El asesinato del sacerdote Pérez volvió a colocar a Chiapas en el centro del infierno de la violencia nacional, pero la descomposición en la entidad comenzó en 2021. En septiembre de ese año se publicó en este espacio que Chiapas era el último estado en guerra civil. Los Zetas ya habían consolidado su negocio de trata y tráfico humano tras arrebatarle un poco del territorio al Cártel de Sinaloa, y en ese momento estaba irrumpiendo el Cártel Jalisco Nueva Generación. La correlación de fuerzas había cambiado porque el valor potencial de la tierra había subido de prácticamente nada, a miles de millones de pesos.
La revolución de la narcoeconomía se detonó con la construcción del Tren Maya, que al cambiar el statu quo que hubo por décadas, la estabilidad criminal se alteró y se atomizó la lucha entre las organizaciones delincuenciales, que cambió el entorno cotidiano en el estado. La construcción del Corredor Interoceánico del Istmo de Tehuantepec aceleró el control que tenía sobre todos los municipios una organización criminal que responde a los intereses del Cártel de Sinaloa. No había calculado el presidente Andrés Manuel López Obrador que eso pasara, pero sucedió y nunca tuvo una estrategia para impedirlo.
En junio del año pasado se ventiló aquí una de las consecuencias de ese abandono, mientras López Obrador decía que había tranquilidad y paz, lo que era una mentira flagrante. Ahí ya se libraba una guerra y su epicentro era Frontera Comalapa, colindante con Guatemala, que por años fue controlada por el Cártel de Sinaloa, donde la facción de Joaquín el Chapo Guzmán dominaba todo, en ambos países, pagando 50 mil dólares mensuales a generales guatemaltecos para que le dieran protección a los aviones que descargaban cocaína en las pistas clandestinas en Huehuetenango y el Quiché, para cruzarlas a México. Guzmán ya operaba en la frontera sur cuando Los Zetas empezaron a trasladarse hacia esa zona, diversificando su negocio criminal.

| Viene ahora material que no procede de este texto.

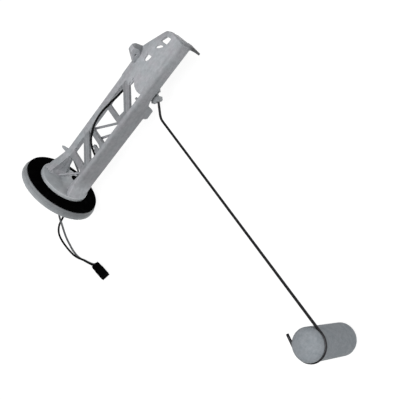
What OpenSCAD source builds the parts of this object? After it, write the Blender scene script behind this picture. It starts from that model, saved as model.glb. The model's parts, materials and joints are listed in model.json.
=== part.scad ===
// Fuel level sender: a flange-mounted plastic tower that carries a small
// variable resistor near its tip, swept by a float on a bent wire arm.
// Frame: origin at the centre of the seal's free face on the flange axis,
// +X along the tower from flange to tip, +Z square to the tower's open
// face, the float arm reaching towards -Y. All sizes in millimetres.

/* [Flange] */
// Radius of the round mounting flange
flange_r = 35; // [34.6:0.1:36]
// Radius of the flange's stepped front part
flange_step_r = 34.2; // [33.8:0.1:34.4]
// Thickness of the whole flange
flange_t = 6.4; // [5:0.1:7]
// Outer radius of the flat seal
seal_r = 33.5; // [31:0.1:33.6]
// Thickness of the flat seal
seal_t = 2.6; // [2:0.1:3]
// Radius of the pilot boss that centres in the tank opening
boss_r = 21.9; // [21.7:0.1:22.4]
// How far the pilot boss stands out of the seal
boss_h = 3; // [2.6:0.1:3.4]

/* [Tower] */
// Outer width of the tower
tower_w = 32; // [31:0.5:33]
// Height of the tower's open face above the flange axis
face_z = 3.8; // [3.4:0.1:4.2]
// Depth of the arm-side wall below the flange axis
wall_drop = 12.9; // [12:0.1:14]
// Depth of that wall near the tip, where the rotor passes under it
wall_drop_tip = 6.8; // [6:0.1:7.2]
// Depth of the far wall below the flange axis
far_drop = 6; // [5:0.1:7]
// Wall thickness of the moulding
wall_t = 2; // [1.6:0.1:2.2]
// Distance from the seal face to the tip
tower_l = 165; // [164:0.5:168]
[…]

Los Zetas habían sido severamente golpeados en la parte del narcotráfico en el gobierno de Felipe Calderón, pero mantuvieron boyantes sus otros negocios ilícitos, construyendo bases de entrenamiento con el apoyo de exmilitares guatemaltecos que habían pertenecido a los kaibiles. Algunos de esos centros quedaron al descubierto al iniciar la obra del Tren Maya, y fue una de las razones por las que el presidente metió al Ejército en la construcción. El Cártel de Sinaloa, con el Chapo Guzmán, fue perdiendo poder, sobre todo cuando su operador, Gilberto Rivera Amarillas, el Tío Gil, fue detenido en 2016 en el aeropuerto de La Aurora, en Guatemala, cuando estaba por tomar un avión a la Ciudad de México, y extraditado un año después a Estados Unidos.

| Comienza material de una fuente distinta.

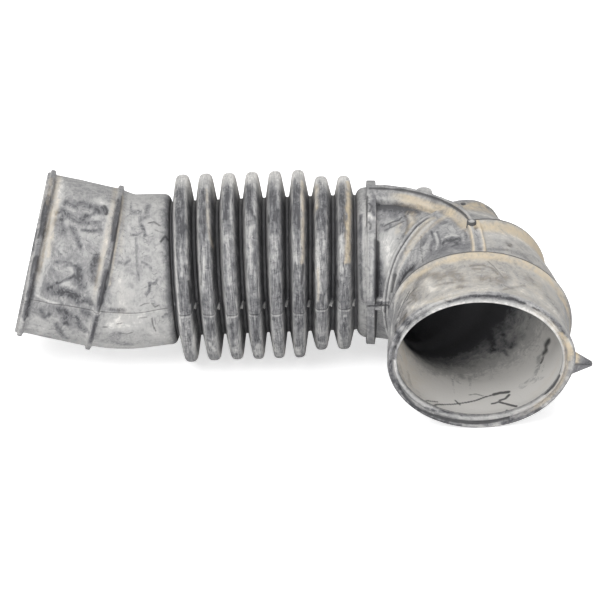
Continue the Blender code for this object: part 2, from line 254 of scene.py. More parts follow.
def cappedSkin(name, points, ends, marks, spread, look, turned=False):
    # rings of points from one end to the other, closed by a middle point at each end
    rows, cols = points.shape[:2]
    index = np.arange(rows * cols).reshape(rows, cols)
    right = np.roll(index, -1, 1)
    faces = np.stack([index[:-1], right[:-1], right[1:], index[1:]], -1).reshape(-1, 4).tolist()
    faces += np.stack([right[0], index[0], np.full(cols, rows * cols)], 1).tolist()
    faces += np.stack([index[-1], right[-1], np.full(cols, rows * cols + 1)], 1).tolist()
    faces = [face[:1] + face[:0:-1] for face in faces] if turned else faces
    mesh = bpy.data.meshes.new(name)
    mesh.from_pydata(onTable(np.vstack([points.reshape(-1, 3), *ends])).tolist(), [], faces)
    ring, place = np.divmod(np.array([corner for face in faces for corner in face]), cols)
    return finishPiece(name, mesh, np.stack([ring * spread[0], place * spread[1]], 1), marks, look)


def finishPiece(name, mesh, uv, marks, look):
    # the map is kept in units of 100 mm, the painted values one for each point
    mesh.uv_layers.new(name="skinMap").data.foreach_set("uv", uv.astype(np.float32).ravel() / 100)
    for key, values in marks.items():
        layer = mesh.attributes.new(key, "FLOAT", "POINT")
        layer.data.foreach_set("value", np.clip(values, -2, 2).astype(np.float32).ravel())
    mesh.update()
    piece = bpy.data.objects.new(name, mesh)
    bpy.context.scene.collection.objects.link(piece)
    mesh.materials.append(look)
    mesh.shade_smooth()
    mesh.set_sharp_from_angle(angle=38 * degree)
    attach(piece, "root")
    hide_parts("hose")
    print("made", name, sum(len(face.vertices) - 2 for face in mesh.polygons), "triangles")
    return piece


class Value:
    # wraps one socket, so that shader maths can be written as Python expressions
    def __init__(self, tree, socket):
        self.tree = tree
        self.socket = socket

    def math(self, operation, one, two=0.0):
        return node(self.tree, "ShaderNodeMath", {"operation": operation}, {0: one, 1: two})

    def __add__(self, other):
        return self.math("ADD", self, other)

    def __radd__(self, other):
        return self.math("ADD", other, self)

    def __sub__(self, other):
        return self.math("SUBTRACT", self, other)

    def __rsub__(self, other):
        return self.math("SUBTRACT", other, self)

    def __mul__(self, other):
        return self.math("MULTIPLY", self, other)

    def __rmul__(self, other):
        return self.math("MULTIPLY", other, self)

    def step(self, low, high):
        # smooth rise from 0 at low to 1 at high
        return node(self.tree, "ShaderNodeMapRange", {"interpolation_type": "SMOOTHSTEP"},
                    {0: self, 1: low, 2: high, 3: 0.0, 4: 1.0})

    def most(self, other):
        return self.math("MAXIMUM", self, other)


def node(tree, kind, settings, sockets, output=0):
    # adds one node: its settings first, then a number, colour or link for each named socket
    made = tree.nodes.new(kind)
    for key, value in settings.items():
        setattr(made, key, value)
    for key, value in sockets.items():
        if isinstance(value, Value):
            tree.links.new(value.socket, made.inputs[key])
        else:
            made.inputs[key].default_value = value
    return Value(tree, made.outputs[output])


def mixColour(tree, share, one, two):
    return node(tree, "ShaderNodeMix", {"data_type": "RGBA"}, {0: share, 6: one, 7: two}, 2)


# Dusty grey rubber; colours are linear; the darkest colour also serves for painted shade in grooves, and
# the lightest one also for painted highlights
rubberLook = {
    "dark": (0.055, 0.055, 0.060, 1), "rubber": (0.165, 0.165, 0.172, 1), "dust": (0.47, 0.465, 0.455, 1),
    "pale": (0.72, 0.705, 0.68, 1), "ochre": (0.60, 0.495, 0.34, 1), "crackAndShade": (0.035, 0.035, 0.038, 1),
    "roughClean": 0.52, "roughDust": 0.84, "hair": 0.34,
}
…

Su captura provocó un cambio en la correlación de fuerzas criminales en la frontera sur mexicana, que comenzó a aflorar con la captura del coronel guatemalteco Otto Fernando Godoy Cordón, que en abril de 2023 detalló en la Corte del Distrito Sur de California el mismo modus operandi que tenía el Chapo Guzmán, pero ahora con el Cártel Jalisco Nueva Generación. La irrupción de este grupo criminal en esa región en el último tercio del sexenio de Enrique Peña Nieto provocó una escalada de violencia por el control del territorio, que se vio poco después en Chiapas al enfrentar, primero, a Los Chapitos, hijos de Guzmán, y luego a Ramón Gilberto Rivera, hijo del Tío, que se alió con los guatemaltecos.
La participación de los guatemaltecos en la estructura de mando es reciente. Un informe de la Secretaría de la Defensa Nacional encontrado en los Guacamaya Leaks por El Sol de Sinaloa mostraba que hasta junio de 2022 cuatro células del Cártel de Sinaloa operaban en el estado. Lo que no mostraba era el choque con el Cártel Jalisco Nueva Generación, ni la forma como los viejos socios de los sinaloenses en Chiapas estaban tejiendo relaciones criminales con los narcos guatemaltecos, que están empezando a tomar un papel importante en la guerra chiapaneca.
Para entonces, la situación que se vivía en Chiapas era altamente volátil e incierta sobre lo que vendría después. López Obrador se fue y el gobernador Rutilio Escandón vive escondido. Chiapas no merecía líderes tan frívolos ni incompetentes, como lo fueron López Obrador y Escandón, que dejaron un tiradero.